Sure, the first is that trans and non-binary expressions are not a universal thing, or look or feel. Each person takes their own journey, so don’t impose your view of what you think a trans or non-binary person should be. Second, I would say that trans and non-binary are not out to get anybody or erase women and men. There are as many ways to be a woman, a man, trans and non-binary as there are people. It’s often seen as something that people are doing TO others and making them feel uncomfortable, and that’s not the case. It’s just about existing and being affirmed. And third, I’d say that gender is so much broader than we were taught; it’s a social construct that we created and it’s up for interpretation. We are all much more than the things that society tries to impose on us, whether we identify as NB or trans. 

How did you start your journey and what was the response from the family?                                                                                                                     

I also identify as queer, and lesbian, and that was never a problem. My mom is also a lesbian, so it was like, “Okay, you’re queer, join the club.” At college, I started to meet people who were trans or NB. Prior to that, I always thought being trans meant completely transitioning, male to female, or female to male, I didn’t realize that there was a whole spectrum of identities. Once I did, a lot of things started making sense, for me things never really fully clicked identifying as female, but I never felt the opposite of wanting to be “fully trans.” But once I learned what non-binary was, it was like “Oh! This feels much more fitting to me”. With my family it’s tricky; in the Latino culture, things are very gendered, even our language where words are assigned as male or female. My mom also has preconceived thoughts of what trans means in that all or nothing vein. She’s very open minded and is trying, but it’s hard to use neutral pronouns in Spanish! I haven’t said anything to my dad, but I’m planning on telling him. Hopefully before he sees this column or my thesis project! 

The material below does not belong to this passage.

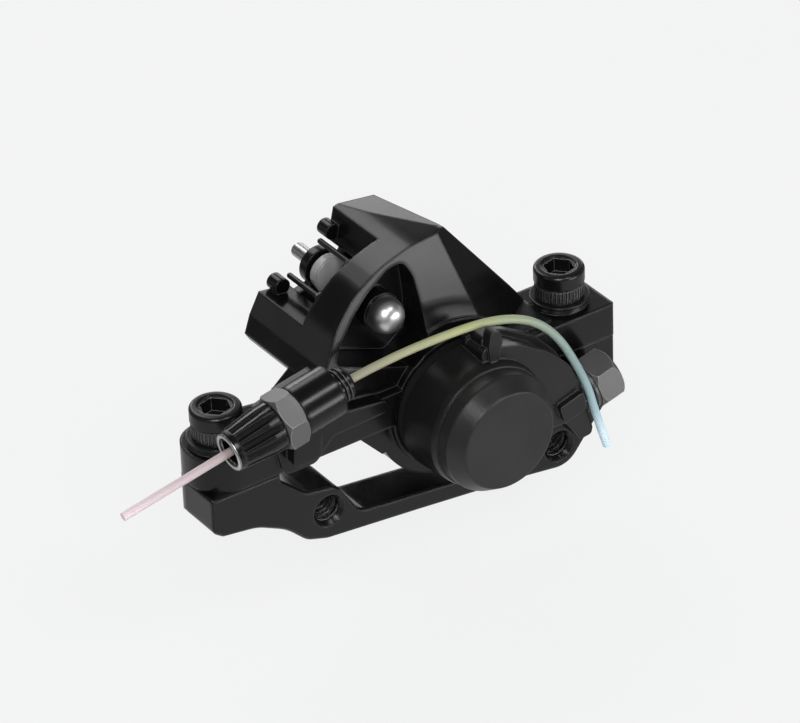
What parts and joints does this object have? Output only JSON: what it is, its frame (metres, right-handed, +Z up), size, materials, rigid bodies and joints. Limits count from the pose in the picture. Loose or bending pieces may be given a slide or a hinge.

Switching topics, where do young people go to meet other folks these days? Is it all online? In my day, we were at the clubs every weekend for social interaction. 

Honestly, I’m not the person to ask about what the kids are doing. I’m such a homebody and the people I know from art school are also very low key, no clubbing for us. But yes, a lot of interactions do start online, you find events online to check out or meet people on Tinder of Bumble Friends. 

What’s a favorite place to hang out?

I enjoy hiking anywhere that’s green. My girlfriend works at the Wissahickon Environmental Center and that’s a favorite place to go hiking. 

What was a favorite book as a kid?

I really liked the Percy Jackson series; I was really into Greek mythology. 

What’s a historical figure you identify with?

There’s two, they were both involved at Stonewall:  Marsha P. Johnson and Silvia Rivera. 

If you could own a famous piece of art, what would you want?

I feel like anything from Yayoi Kusama, anything she makes is like, wow, especially the pumpkins. 

It seems like Gen Z is growing up in an age of increased stress and anxiety. Why do you think that is? Speak for your whole generation. 

[Laughing] Right? I do see a lot of it. There’s always pressure to do the most, and a lot of times that’s with the least access to resources and help. There’s the idea that you have to immediately follow a certain career path after college and in life. I see it all the time. Added to that, we live in a dystopia with so many horrible things happening in the world that people my age feel the pressure to single-handedly fix everything. And it’s just not possible.

What’s your daily mantra?

Trust in yourself and try to be open and flexible. Things aren’t always going to go to plan but they’re still going to happen and they’re still going to be good. I tell myself this all the time so that I don’t stress about things.